Prior to his appointment at UAF, Paul Layer had demonstrated that 40Ar/39Ar age-spectra could be obtained by laser heating (Layer et al., 1987). He built the system at UAF to his specifications in order to explore this new technique. Geological research, often involving students, was focused on dating applications for understanding plutonism, metamorphism, and mineralization in Alaska, the Lower 48, and many countries around the world. Work in Alaska was done in close cooperation with state and federal agencies, as well as exploration and mining companies. Paul Layer also maintained many international collaborations, including with researchers in Mexico, Ukraine, Senegal, Russia, Germany, Argentina, Australia, Canada, and Sweden, leading to samples from all continents being analyzed here.

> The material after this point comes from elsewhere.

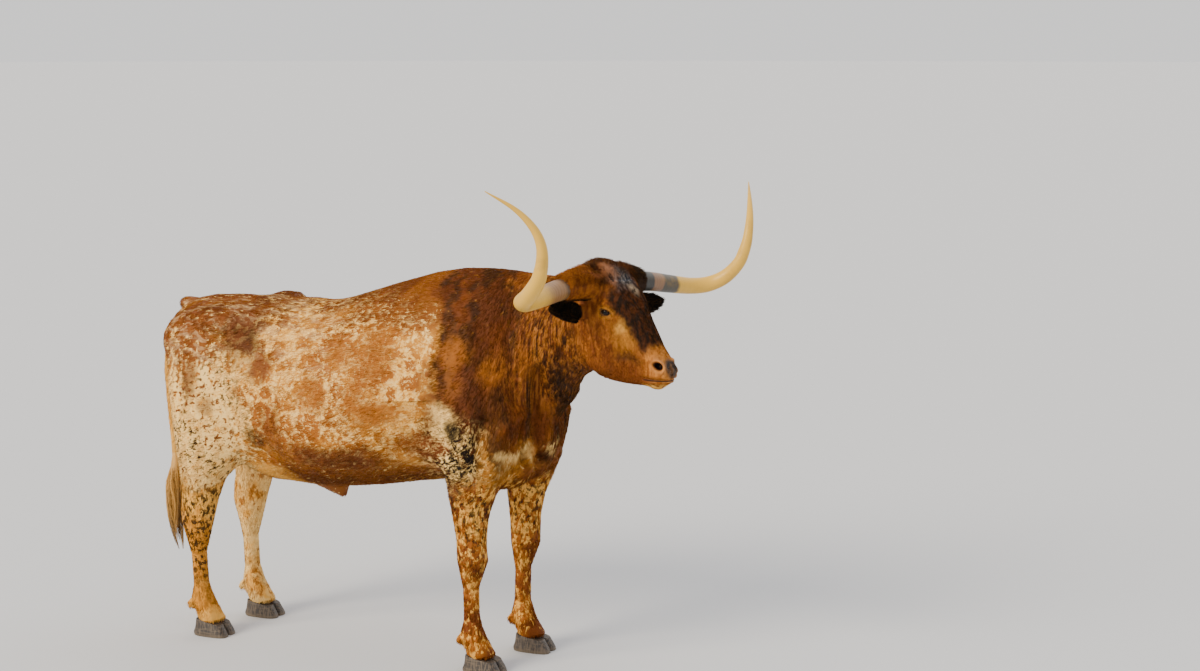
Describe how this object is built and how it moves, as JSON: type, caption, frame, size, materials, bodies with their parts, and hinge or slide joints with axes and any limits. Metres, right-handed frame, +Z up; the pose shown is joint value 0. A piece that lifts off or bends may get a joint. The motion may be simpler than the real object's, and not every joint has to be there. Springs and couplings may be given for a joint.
{
  "type": "longhorn steer",
  "caption": "Standing life-size Texas longhorn steer with its head turned to its right, wide upswept horns and a mottled red, cream and brown coat.",
  "frame": {"origin": "middle of the box around the whole animal, at floor level under the soles", "axes": "+X from the tail towards the head, +Y to the animal's left, +Z up"},
  "size_m": [2.4516, 1.498, 1.9367],
  "materials": {
    "hide": "short matt coat",
    "cream hide": "short matt coat, long and wavy at the end of the tail",
    "dark ear": "short matt coat",
    "horn": "satin horn",
    "hoof": "satin horn",
    "eye": "wet gloss"
  },
  "bodies": {
    "root": {"ear_left": "dark ear", "ear_right": "dark ear", "eye_left": "eye", "eye_right": "eye", "head": "hide", "hoof_front_left_inner": "hoof", "hoof_front_left_outer": "hoof", "hoof_front_right_inner": "hoof", "hoof_front_right_outer": "hoof", "hoof_hind_left_inner": "hoof", "hoof_hind_left_outer": "hoof", "hoof_hind_right_inner": "hoof", "hoof_hind_right_outer": "hoof", "horn_left": "horn", "horn_right": "horn", "leg_front_left": "hide", "leg_front_right": "hide", "leg_hind_left": "hide", "leg_hind_right": "hide", "neck": "hide", "tail": "cream hide", "tail_switch": "cream hide", "torso": "hide"}
  },
  "joints": []
}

In addition, the Geochronology Laboratory accepted outside sample analysis requests, including mineral separation, laser total fusion, and laser or furnace step-heating analyses. Typically, over 2,000 separate mass spectrometry analyses were performed on this system every year.


Some of the most significant research during this time includes establishing the age of the El’gygytgyn crater from impact-related volcanic rocks (Layer, 2000). The sediments accumulated in Lake El’gygytgyn since the impact represent the most complete Arctic continental climate record, spanning the entire Quaternary. Other prominent studies include providing a temporal framework for reconstructing the history of the Earth’s magnetic field over the last 5 million years (Stone and Layer, 2006; Johnson et al., 2008), exploring Alaskan gold deposits (McCoy et al., 1997) and elucidating the geologic history of regions across Earth (Layer et al., 2001; Ring and Layer, 2003; etc.).

Paul Layer lab
Paul Layer in front of the VG3600 mass spectrometer in 1995.